Having created the worlds and purchased the inheritance, Christ now has the right to administer these. The word “heir” is used three times in the Epistle to the Hebrews (1:2, 6:17, 11:7). In the first, we see the Guarantor; in the second, the guarantee of the inheritance; and in the third, we have the gateway by faith to the inheritance.

“He made the worlds.” There are four words for “world” in the Hebrews: “Aiones,” the eternal ages (1:2), the same word as “ever and ever” (1:8); “kosmos,” the material world (10:5), “oukoumene,” the inhabited world (1:6); “ge”, the physical world (1:10).

Let us now look at the essential glory of the Eternal Son.
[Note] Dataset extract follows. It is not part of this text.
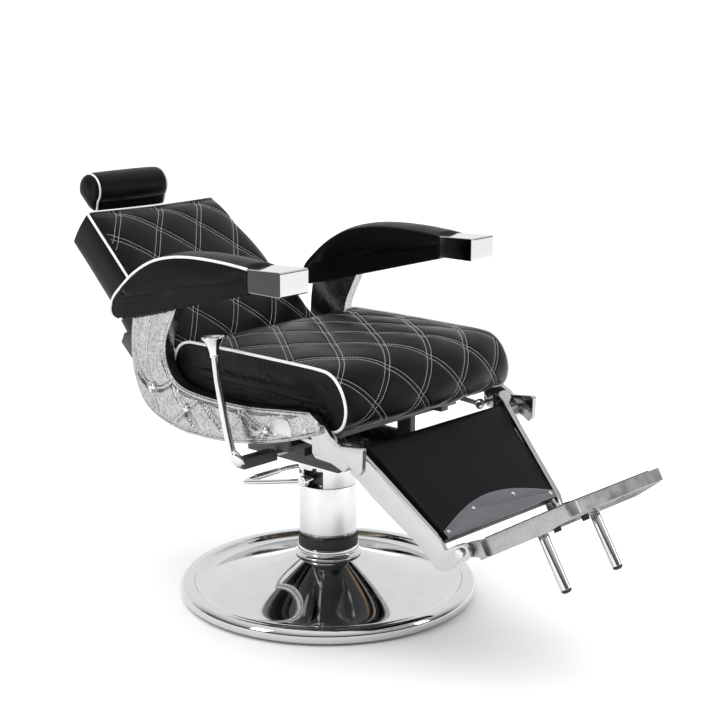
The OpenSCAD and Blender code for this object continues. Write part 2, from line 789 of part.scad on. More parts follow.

In verse 3, we have the display of His glory, the description of His person, and the dimensions of His power.

The brightness or effulgence of His glory is an unusual statement, the word brightness being used only here in the New Testament. It means not only reflection but independent existence. It is the manifestation of a glory that essentially belongs to the Godhead.

Christ was “the express image of His person” (Lit, the stamp of His essence). The word translated stamp or image here actually is the Greek word for character. It is only used here in the New Testament although it is found in the writings of Philo. He uses it to describe man as a coin stamped with the being and type of God. The stamp of God’s essence was inherent in Christ. In a much lesser degree man was made in the image of God. He was created to reflect the moral, rational and regal image of God in the Universe. That image has been defaced by sin, but will be restored in all who will share in the fruits of redemption.

His power holds the Universe together: “Upholding all things by the word of His power,” or better, “Maintaining all things by the utterance of His dynamics.” Maintaining implies sustaining as well as movement and deals with all changes and transformation since time began. “Upholding” is the same word as in Mark 2:3-4, where they brought the palsyed to Christ. It is used seven times in John 15 concerning fruit-bearing. The concept in the Hebrew passage is that of the absolute and complete dependence of the Universe on Christ.

His excelling glory now claims our attention in verses 4-6. Here His superiority over the angels is threefold: in name (V. 4), in nature (V. 5), and in position (V. 6). The term “more excellent” is from the word “diaphores” which is found three times in Hebrews and once in Paul’s writings. It has the thought of variety. “The more excellent name” (1:4) is descriptive of the varied facets, of glory in the person of the Lord Jesus. “The more excellent ministry” (8:6) describes the variety of graces in all that He said or did. The “divers washings” (9:10) are the results of the variety of guilt in the sinner. Paul uses the word in Romans 12:6, to describe the variety of gifts in the church.

The comparative, “by so much,” appears four times in the Hebrews and indicates superiority beyond measure. As Christ proved Himself to be “so much better than the angels”: the persuasive Godman. “Christ is counted of more glory than Moses, by so much, as He that built the house has more honour than the house” (3:3): the priestly Governor. “By so much was Jesus made a surety of a better testament” (7:22) the positive Guarantor.

We shall now consider the exhibited glory of the Firstborn (Vs. 5-14). In these verses there are seven quotations from the Old Testament. In these the goings forth of the Firstborn are traced from pre-incarnation times to the great eternal state. The first two refer to His eternal Sonship (Psa. 2:7. 2 Sam. 7:13-14), the third to His coming in glory (Psa. 97:7), the fourth and fifth to His exaltation and rule (Psa. 104:4; 45:6-7), the sixth to the expansion of His millenial rule (Psa. 102:25-27), and the seventh to the culmination of all things when the kingdom shall be delivered up to the Father, and God shall be all in all (Psa. 110:1).